Support Hyperallergic’s independent arts journalism.
LOS ANGELES — Together with the palm trees at sunset and the Hollywood sign, nothing says Los Angeles quite like a good angel wing mural. The murals started to pop up around the city after artist Colette Miller’s “Global Angel Wings Project,” which began in 2012 with the mission of reminding humanity that we can be “the angels on this earth.” But nothing iconic and Instagram-able lasts long in this city without being co-opted as a PR move. Earlier this week, the creators of the Go90 web series Like and Subscribe, which revolves around internet-famous, egocentric characters, decided to create their own angel wing mural as the ultimate selfie backdrop.
Just around the corner from one of Miller’s murals in Hollywood, where a group of visitors snap non-ironic photos, a cheap white tent covers up another, private mural, designed specifically for and by Like and Subscribe. In addition to angel wings, the commissioned work contains the Los Angeles moniker “City of Angels” in quotation marks, and, inexplicably, the words “Art” and “Love” — not to mention a verified user check designed to go over the poser’s head.
Jack Wagner, one of Like and Subscribe’s producers and writers, said his goal was “to make the most Instagram-able mural in Los Angeles … all of the key elements.” Outside, a sign indicates that only “verified influencers and people with over 20K followers” are allowed inside to snap a selfie, a move that has ensured both attention and outrage. Some Twitter users complained about the aesthetics of the mural itself, with one bemoaning that “This is a rip off and mish-mash of Banksy, Shepard Fairey and Colette Miller,” a description which, according to Wagner, is pretty much dead-on. Others targeted the most obviously offensive element of the work: its exclusivity, with posts calling out the stunt as “perfecto capitalism” and “social media gentrification.”
Wagner emphasizes that the stunt itself mirrors the ridiculous nature of his web series and “influencer” culture in general, saying that these topics are “extremely hard to satirize” because of the difficulty in keeping up with reality, mentioning that there were entire plot lines and episodes that had to be re-written because they couldn’t keep up with the absurdity of real life events. When pressed on this subject, Wagner responded that he “doesn’t want to name specifics” because “the first examples that come to mind are kind of tragic and sad” and others “would give away the ending of the show.”

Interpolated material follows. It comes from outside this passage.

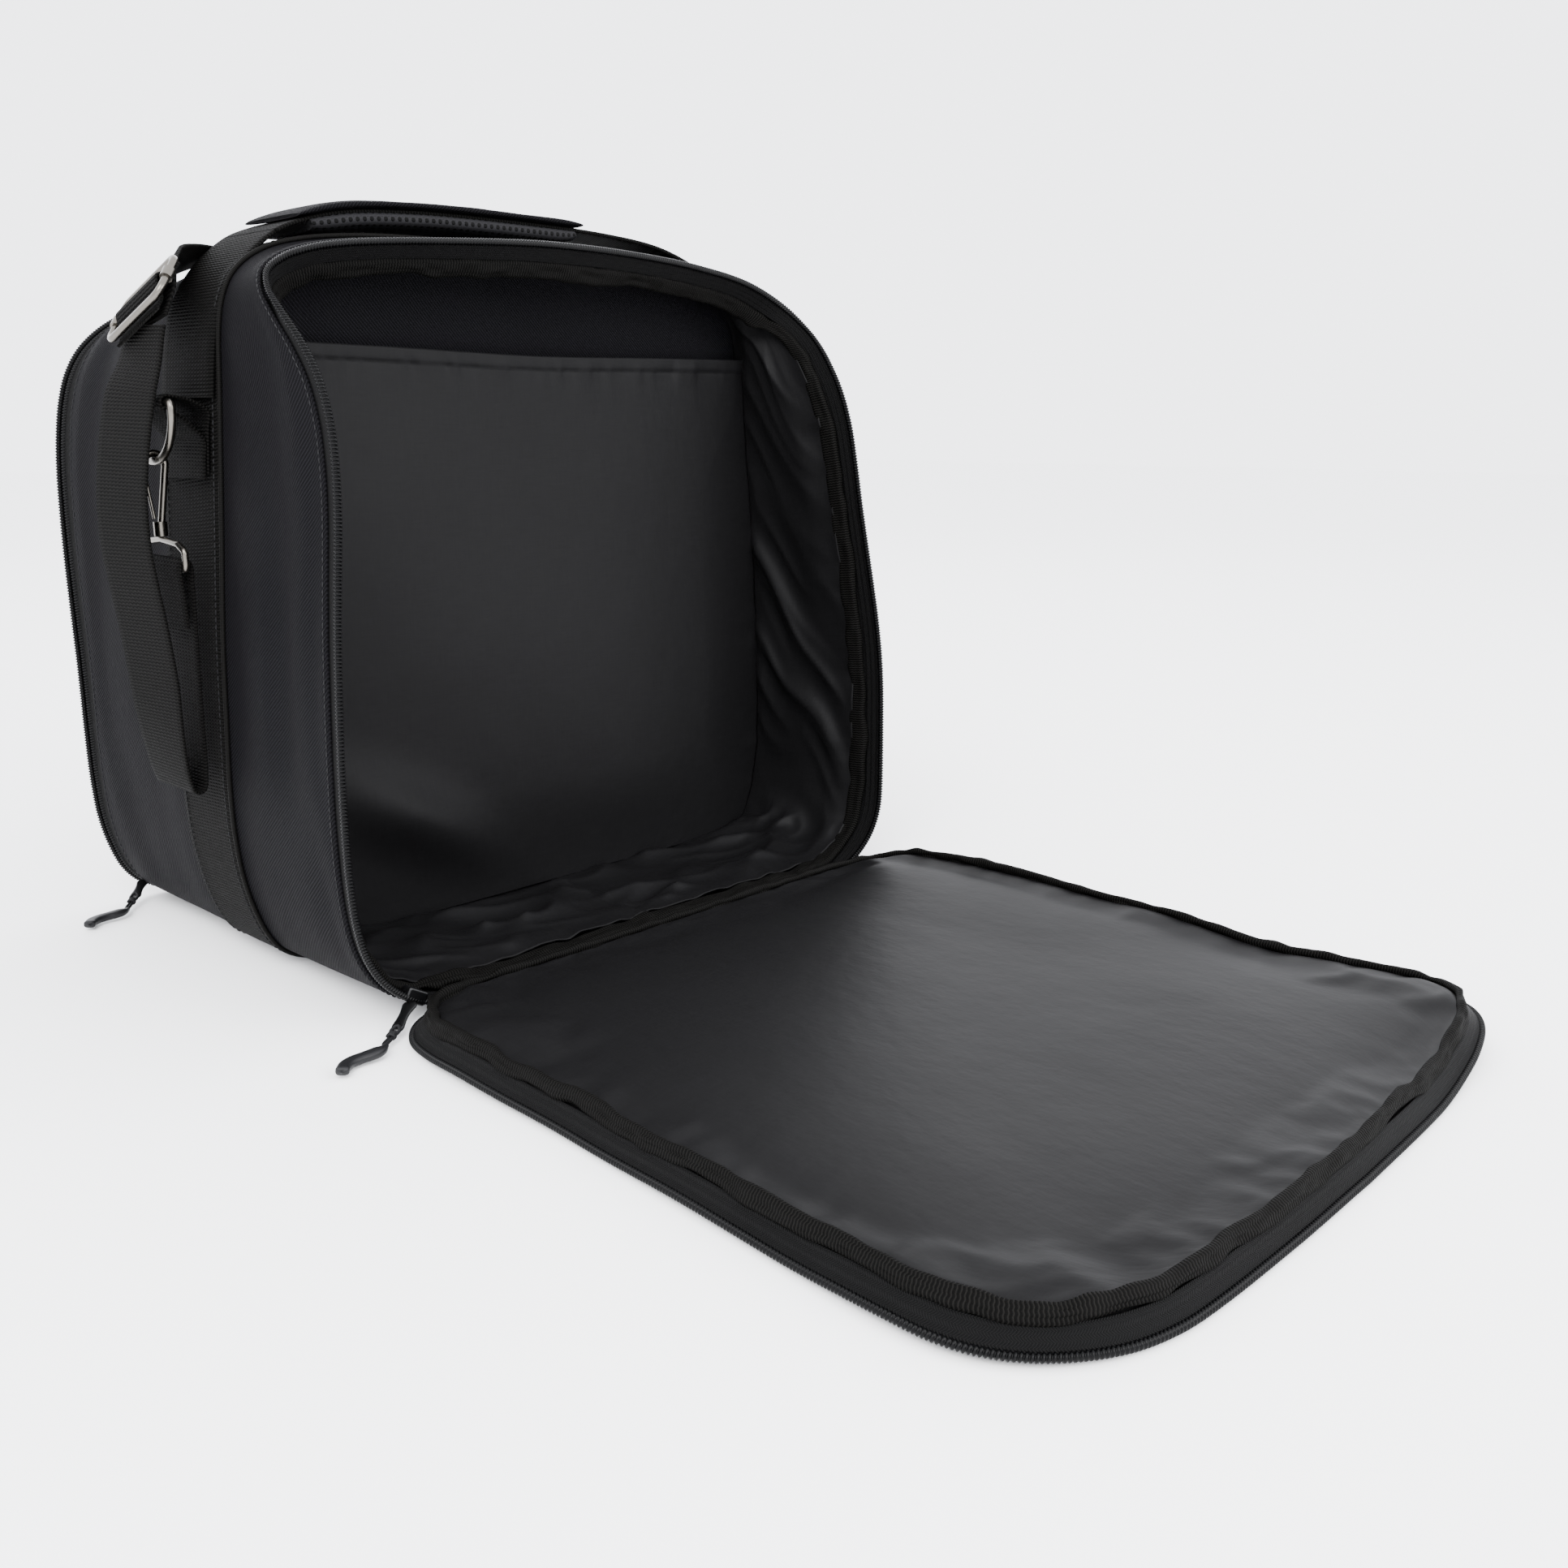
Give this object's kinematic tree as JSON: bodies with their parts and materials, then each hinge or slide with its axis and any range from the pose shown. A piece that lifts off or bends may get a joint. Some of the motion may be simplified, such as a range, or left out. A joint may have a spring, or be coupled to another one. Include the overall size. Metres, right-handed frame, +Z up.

Outside the mural, a kind security guard, Qassim Haqq, monitors the entrance to the influencer-only social media shrine. Approaching with my phone open, I explain that I write for Hyperallergic and show him the publication’s number of followers, to which he smiles and says that’s more than enough, and lets me in. Once inside, he snaps some photos of me in front of the mural, a painting which reflects social media culture in its utter banality. Unsurprisingly, the experience is largely anti-climactic. I pose self-consciously, subtly changing the tilt of my head and broadness of my smile to give myself a wide range of options for the inevitable post.
Wagner says that attendance tends to pick up later in the afternoon, but upon my arrival yesterday at around 11:30am, I was the only attendee there for the private mural. Everyone else was around the corner taking selfies in front of Miller’s open-to-the-public angel wings, which, despite the artist’s intentions, seems to reflect, more or less, exactly the same thing.
“Verified Influencers” can visit the mural at 7753 Melrose Ave, Los Angeles through Wednesday, June 27.